Суетливые люди со смутно знакомыми, уплывающими голосами окликали его так отчаянно-злобно, словно лишь он один что-то самое важное знает и уходит теперь с этим знанием непонятно куда, теребили его, нажимали на ребра, пригвождая его болью к жизни, и он был бы рад отозваться, но намного сильнее хотел, чтобы его оставили в покое, не тягали, не трогали, не трясли на ходу, чтоб ему наконец-таки дали свободно вздохнуть, а если свободно вздохнуть невозможно, то пусть тогда, ей-богу, дыхание и вовсе прекратится.
Трясли, трясли и вытрясли сознание… Потом пробуждение, брезжущий свет, белизна и невозможность шевельнуться. Он помнил, кто он, кого любил, с кем жил, к кому хотел вернуться, — ну как собака помнит, что она собака, — но в то же время так ничтожно мало чувствовал себя и все вещественное рядом, что это подняло в нем тягостное беспокойство. Он не то что не чувствовал ни сухого, ни мокрого, ни горячего, ни ледяного, но и никак не мог понять, что от него осталось, что у него с руками и ногами, где они. То казалось, что ноги словно электровозом отрезало, то — руки сложены, как у покойника, и давят чугуном на грудь, и он просил вошедшую в палату медсестру освободить его от груза, не понимая, что на самом деле никакого груза нет и руки уж и так лежат вдоль тела.
Подобные галлюцинации, он помнил, мучили и умиравшего отца, и Вадим ощутил себя им, в его теле, в раскаленной печи, в волосатой дородной тюрьме, и вспомнил, как жадно он вглядывался в почти уже потусторонние, звериные от боли, упорно-неотступные глаза отца, смотревшего на сына с необъяснимым омерзением и ненавистью, словно раскаиваясь, что Вадима породил, не постигая, как такое могло вырасти.
Вадим не понимал природы этой злости, пытался разгадать, смотрел, смотрел… и вдруг, показалось, поймал мгновение бесповоротного, решающего перехода, увидел, что отцу уже не интересно и не нужно в этой жизни ничего — что что-то главное в отце, способное чувствовать ужас рассоединения с жизнью, перестало бороться, и лицо его освобожденно просветлело.

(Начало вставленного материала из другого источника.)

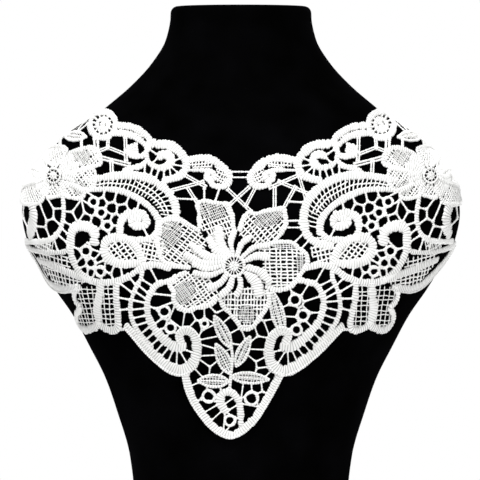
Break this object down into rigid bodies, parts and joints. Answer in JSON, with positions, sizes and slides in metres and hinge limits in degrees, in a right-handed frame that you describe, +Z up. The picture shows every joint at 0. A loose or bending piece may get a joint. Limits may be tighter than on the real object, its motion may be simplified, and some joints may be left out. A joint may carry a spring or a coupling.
{
  "type": "lace collar on a dress form",
  "caption": "White guipure lace yoke collar with a flower, scrolls and a rounded point, lying on a smooth black limbless dress form.",
  "frame": {"origin": "middle of the bounding box at the form's flat base", "axes": "+Z up through the neck, -Y towards the front of the collar, +X to the viewer's right"},
  "size_m": [0.3668, 0.1994, 0.461],
  "materials": {
    "form_velvet": "matt black velvet",
    "lace_thread": "white satin-stitch thread"
  },
  "bodies": {
    "root": {"dress_form": "form_velvet", "lace_collar": "lace_thread"}
  },
  "joints": []
}
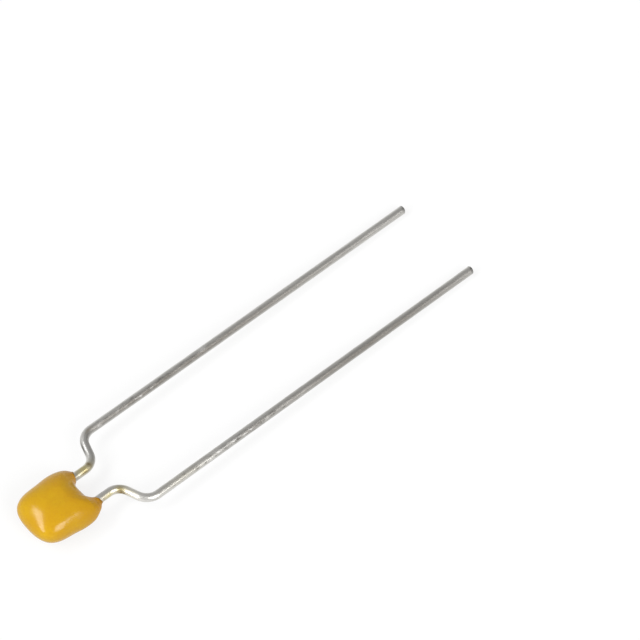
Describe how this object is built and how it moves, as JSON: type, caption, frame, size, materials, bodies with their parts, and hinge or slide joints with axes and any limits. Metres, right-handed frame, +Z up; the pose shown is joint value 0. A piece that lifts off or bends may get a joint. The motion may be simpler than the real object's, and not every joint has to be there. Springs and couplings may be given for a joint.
{
  "type": "multilayer ceramic capacitor",
  "caption": "Small dipped ceramic chip capacitor in a golden epoxy coat, with kinked tinned wire leads for through-hole mounting.",
  "frame": {"origin": "middle of the footprint on the surface that the part lies on: the belly of the coated body and both cut wire ends touch it", "axes": "+X across the two leads, from the left lead to the right; +Y from the coated body towards the cut wire ends; +Z up. The wires run down towards +Y by 1.68 degrees"},
  "size_m": [0.0056, 0.0268, 0.0019],
  "materials": {
    "dipped_epoxy": "satin gloss",
    "dielectric_ceramic": "fired, matte",
    "electrode_metal": "fired film",
    "cap_metal": "fired and plated",
    "solder_alloy": "satin",
    "tinned_wire": "drawn and tinned, dull"
  },
  "bodies": {
    "root": {"epoxy_coating": "dipped_epoxy", "ceramic_body": "dielectric_ceramic", "electrode_left_1": "electrode_metal", "electrode_left_2": "electrode_metal", "electrode_left_3": "electrode_metal", "electrode_left_4": "electrode_metal", "electrode_left_5": "electrode_metal", "electrode_left_6": "electrode_metal", "electrode_left_7": "electrode_metal", "electrode_right_1": "electrode_metal", "electrode_right_2": "electrode_metal", "electrode_right_3": "electrode_metal", "electrode_right_4": "electrode_metal", "electrode_right_5": "electrode_metal", "electrode_right_6": "electrode_metal", "electrode_right_7": "electrode_metal", "end_cap_left": "cap_metal", "end_cap_right": "cap_metal", "solder_left": "solder_alloy", "solder_right": "solder_alloy", "lead_left": "tinned_wire", "lead_right": "tinned_wire"}
  },
  "joints": []
}
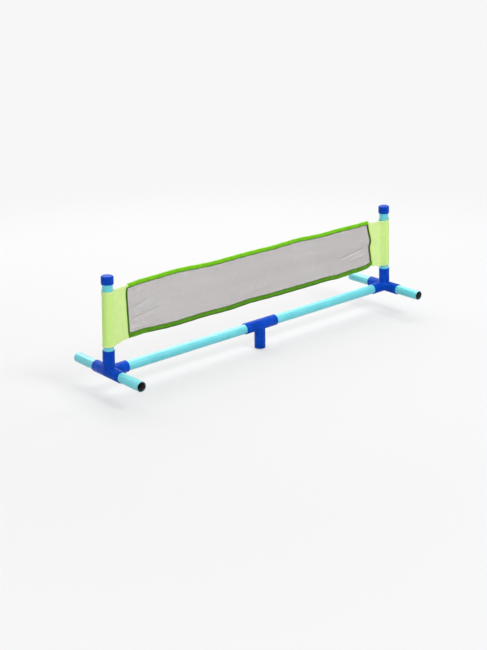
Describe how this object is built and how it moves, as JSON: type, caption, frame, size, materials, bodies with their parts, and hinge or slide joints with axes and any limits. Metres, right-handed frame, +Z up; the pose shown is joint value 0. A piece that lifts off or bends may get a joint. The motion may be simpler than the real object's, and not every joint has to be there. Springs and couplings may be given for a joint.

И вот сейчас с такой же жадностью прислушивался к собственному телу, простукивал, прощупывал себя, пытаясь понять, был ли тот переход, произошло с ним это или еще нет.
Он не чувствовал ужаса исчезновения, того мыслительного страха и неспособности смириться с неизбежным, что мгновеньями жгли напрокол, когда вдруг накрывало: умирать — обязательно, да, точно да, как и всем… но нуждался во внутренней определенности: куда он движется, к чему он ближе и чего ему больше, в конце концов, хочется?
То он чуял такой же покой, каким, наверное, окутан был в утробе, и думал о возможной смерти так же мало, как и о предстоящей жизни по ту сторону материнского живота, то клетку ребер начинала распирать такая боль, что он опять желал лишь одного: чтобы никто к нему не прикасался. Дышать становилось так трудно, что лучше бы, ей богу, умер. Тогда ему казалось, что врачи и сестры лишь продлевают эту его боль, и больше ничего, и мычанье его означало: отпустите меня, не надо мне вашего пыточного милосердия, не надо отрабатывать на мне свой долг, вы же видите, что не помочь, так зачем тогда держите крючьями тело и клюете меня, как стервятники, я вам что — утешительный корм для души?
Слышал только себя, мерил все окружающее только градусом собственной боли, температурой собственного тела. Сменявшее боль обложное бесчувствие и неспособность различать холодное и теплое, не говоря уже о запахах и вкусах, говорили, что он ближе к смерти, чем к жизни, что он и жизнь проложены неутолимой болью, как плитой, и эта плита уже вдавливает его в землю — сквозь матрац и пружинную сетку, сквозь полы кумачовской больницы, где некогда умер отец. Плиту казалось невозможным отвалить — ни чьим-либо внешним, ни своим внутренним усилием, — и под гнетом ее в нем росло равнодушие к жизни.